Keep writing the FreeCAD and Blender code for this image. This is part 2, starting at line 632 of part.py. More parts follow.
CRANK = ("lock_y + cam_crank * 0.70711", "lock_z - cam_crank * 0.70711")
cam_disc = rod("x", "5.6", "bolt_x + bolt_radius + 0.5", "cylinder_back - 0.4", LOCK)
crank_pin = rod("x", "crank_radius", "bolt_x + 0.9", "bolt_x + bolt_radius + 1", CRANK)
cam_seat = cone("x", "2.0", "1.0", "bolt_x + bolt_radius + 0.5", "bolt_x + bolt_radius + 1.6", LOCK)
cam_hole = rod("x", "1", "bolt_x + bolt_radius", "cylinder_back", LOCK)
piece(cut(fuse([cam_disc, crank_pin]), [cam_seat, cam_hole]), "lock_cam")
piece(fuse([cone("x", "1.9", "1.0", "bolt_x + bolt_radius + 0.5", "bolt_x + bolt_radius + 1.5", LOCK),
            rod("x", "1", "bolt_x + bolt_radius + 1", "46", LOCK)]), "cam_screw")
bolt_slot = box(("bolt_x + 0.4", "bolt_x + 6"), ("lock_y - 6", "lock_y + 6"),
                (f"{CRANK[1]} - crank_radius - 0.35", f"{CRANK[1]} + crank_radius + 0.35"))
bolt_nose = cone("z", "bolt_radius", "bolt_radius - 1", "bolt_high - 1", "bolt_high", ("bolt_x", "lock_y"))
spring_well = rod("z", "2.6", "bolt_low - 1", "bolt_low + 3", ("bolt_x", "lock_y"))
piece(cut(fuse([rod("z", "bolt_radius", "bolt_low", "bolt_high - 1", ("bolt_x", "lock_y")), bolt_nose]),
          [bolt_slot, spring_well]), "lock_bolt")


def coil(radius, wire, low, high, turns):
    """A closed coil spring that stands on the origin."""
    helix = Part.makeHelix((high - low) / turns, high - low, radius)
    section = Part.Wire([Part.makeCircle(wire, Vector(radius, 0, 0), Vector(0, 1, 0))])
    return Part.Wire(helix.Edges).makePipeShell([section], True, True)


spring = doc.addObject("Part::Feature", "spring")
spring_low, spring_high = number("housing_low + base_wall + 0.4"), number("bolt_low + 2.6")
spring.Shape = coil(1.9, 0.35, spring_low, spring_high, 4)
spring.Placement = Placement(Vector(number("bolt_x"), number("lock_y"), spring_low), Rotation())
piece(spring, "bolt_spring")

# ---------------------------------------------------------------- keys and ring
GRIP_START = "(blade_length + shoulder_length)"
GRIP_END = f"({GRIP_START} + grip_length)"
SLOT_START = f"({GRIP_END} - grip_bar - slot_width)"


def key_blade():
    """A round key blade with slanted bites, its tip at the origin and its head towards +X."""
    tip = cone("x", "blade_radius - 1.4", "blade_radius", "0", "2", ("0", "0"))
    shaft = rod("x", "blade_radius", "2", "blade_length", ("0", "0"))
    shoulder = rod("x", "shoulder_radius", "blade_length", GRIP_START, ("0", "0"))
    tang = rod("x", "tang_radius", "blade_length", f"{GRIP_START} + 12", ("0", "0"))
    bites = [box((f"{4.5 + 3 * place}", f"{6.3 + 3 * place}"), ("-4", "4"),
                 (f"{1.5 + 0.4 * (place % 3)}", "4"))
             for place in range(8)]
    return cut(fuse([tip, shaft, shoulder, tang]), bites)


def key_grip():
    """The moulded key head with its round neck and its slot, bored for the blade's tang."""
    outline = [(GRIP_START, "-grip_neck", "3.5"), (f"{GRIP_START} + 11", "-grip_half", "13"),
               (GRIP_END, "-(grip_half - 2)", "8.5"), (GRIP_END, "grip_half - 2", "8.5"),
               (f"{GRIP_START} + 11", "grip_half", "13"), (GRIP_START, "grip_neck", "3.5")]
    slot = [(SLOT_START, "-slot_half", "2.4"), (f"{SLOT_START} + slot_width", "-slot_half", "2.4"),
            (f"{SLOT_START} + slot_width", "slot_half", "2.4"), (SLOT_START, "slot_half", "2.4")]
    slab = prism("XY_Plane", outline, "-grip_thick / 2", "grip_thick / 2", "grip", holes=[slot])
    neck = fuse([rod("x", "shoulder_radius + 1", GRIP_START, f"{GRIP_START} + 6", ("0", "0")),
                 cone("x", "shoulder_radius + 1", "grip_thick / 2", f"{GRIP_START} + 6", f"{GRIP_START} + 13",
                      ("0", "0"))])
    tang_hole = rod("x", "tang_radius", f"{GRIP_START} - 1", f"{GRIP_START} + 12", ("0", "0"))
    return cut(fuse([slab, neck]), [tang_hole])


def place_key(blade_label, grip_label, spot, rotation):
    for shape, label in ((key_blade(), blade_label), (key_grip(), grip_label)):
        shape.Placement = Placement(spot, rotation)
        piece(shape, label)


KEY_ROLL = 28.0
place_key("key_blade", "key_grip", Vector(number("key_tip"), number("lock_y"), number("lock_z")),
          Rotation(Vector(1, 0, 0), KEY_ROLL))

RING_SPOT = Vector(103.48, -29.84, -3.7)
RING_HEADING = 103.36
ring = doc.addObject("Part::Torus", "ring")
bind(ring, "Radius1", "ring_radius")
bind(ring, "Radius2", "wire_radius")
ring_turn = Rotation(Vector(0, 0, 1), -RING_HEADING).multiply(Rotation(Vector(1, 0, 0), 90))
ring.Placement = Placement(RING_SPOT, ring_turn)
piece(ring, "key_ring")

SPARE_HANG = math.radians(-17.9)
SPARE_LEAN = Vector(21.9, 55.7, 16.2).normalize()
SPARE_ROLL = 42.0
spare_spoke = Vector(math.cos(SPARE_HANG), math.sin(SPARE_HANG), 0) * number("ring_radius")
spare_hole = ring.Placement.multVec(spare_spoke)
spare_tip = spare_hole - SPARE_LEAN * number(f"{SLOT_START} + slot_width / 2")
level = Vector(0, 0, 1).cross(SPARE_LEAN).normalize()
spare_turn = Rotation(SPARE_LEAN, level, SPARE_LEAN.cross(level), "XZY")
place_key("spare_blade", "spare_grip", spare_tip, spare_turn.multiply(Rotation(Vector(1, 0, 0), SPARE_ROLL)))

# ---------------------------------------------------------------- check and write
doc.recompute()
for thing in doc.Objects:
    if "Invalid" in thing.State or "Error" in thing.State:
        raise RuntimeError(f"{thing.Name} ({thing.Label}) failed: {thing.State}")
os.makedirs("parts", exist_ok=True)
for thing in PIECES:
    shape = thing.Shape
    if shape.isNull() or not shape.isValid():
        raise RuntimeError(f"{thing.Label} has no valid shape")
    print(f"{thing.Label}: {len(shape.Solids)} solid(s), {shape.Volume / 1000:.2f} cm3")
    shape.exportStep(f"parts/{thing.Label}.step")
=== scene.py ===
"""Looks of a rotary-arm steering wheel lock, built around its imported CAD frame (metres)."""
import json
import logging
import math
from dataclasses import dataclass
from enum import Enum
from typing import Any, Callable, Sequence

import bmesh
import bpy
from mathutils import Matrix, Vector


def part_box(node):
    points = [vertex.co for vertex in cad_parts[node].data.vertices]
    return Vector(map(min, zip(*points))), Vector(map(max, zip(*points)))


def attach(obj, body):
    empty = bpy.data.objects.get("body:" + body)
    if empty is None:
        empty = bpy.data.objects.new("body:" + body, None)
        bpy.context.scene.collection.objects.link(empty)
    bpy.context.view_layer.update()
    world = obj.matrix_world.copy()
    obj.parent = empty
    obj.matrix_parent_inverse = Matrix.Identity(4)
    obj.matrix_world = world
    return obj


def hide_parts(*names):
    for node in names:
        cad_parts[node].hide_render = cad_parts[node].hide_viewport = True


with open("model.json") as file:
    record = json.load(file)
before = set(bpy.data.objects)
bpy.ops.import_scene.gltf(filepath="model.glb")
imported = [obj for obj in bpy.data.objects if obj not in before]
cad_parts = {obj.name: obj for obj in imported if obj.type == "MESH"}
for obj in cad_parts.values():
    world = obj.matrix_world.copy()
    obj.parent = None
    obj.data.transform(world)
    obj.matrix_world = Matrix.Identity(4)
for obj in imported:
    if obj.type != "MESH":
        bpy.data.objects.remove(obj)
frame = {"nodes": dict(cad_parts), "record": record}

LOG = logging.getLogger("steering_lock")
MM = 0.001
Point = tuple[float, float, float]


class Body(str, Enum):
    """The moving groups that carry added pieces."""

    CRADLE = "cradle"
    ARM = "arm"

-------

▸ **Instructions to follow**:
Only the lines from the one containing "check and write" through the one containing "obj.parent = empty" are to be extracted, exactly as they appear, with both ends included.

▸ **Answer**:
# ---------------------------------------------------------------- check and write
doc.recompute()
for thing in doc.Objects:
    if "Invalid" in thing.State or "Error" in thing.State:
        raise RuntimeError(f"{thing.Name} ({thing.Label}) failed: {thing.State}")
os.makedirs("parts", exist_ok=True)
for thing in PIECES:
    shape = thing.Shape
    if shape.isNull() or not shape.isValid():
        raise RuntimeError(f"{thing.Label} has no valid shape")
    print(f"{thing.Label}: {len(shape.Solids)} solid(s), {shape.Volume / 1000:.2f} cm3")
    shape.exportStep(f"parts/{thing.Label}.step")
=== scene.py ===
"""Looks of a rotary-arm steering wheel lock, built around its imported CAD frame (metres)."""
import json
import logging
import math
from dataclasses import dataclass
from enum import Enum
from typing import Any, Callable, Sequence

import bmesh
import bpy
from mathutils import Matrix, Vector


def part_box(node):
    points = [vertex.co for vertex in cad_parts[node].data.vertices]
    return Vector(map(min, zip(*points))), Vector(map(max, zip(*points)))


def attach(obj, body):
    empty = bpy.data.objects.get("body:" + body)
    if empty is None:
        empty = bpy.data.objects.new("body:" + body, None)
        bpy.context.scene.collection.objects.link(empty)
    bpy.context.view_layer.update()
    world = obj.matrix_world.copy()
    obj.parent = empty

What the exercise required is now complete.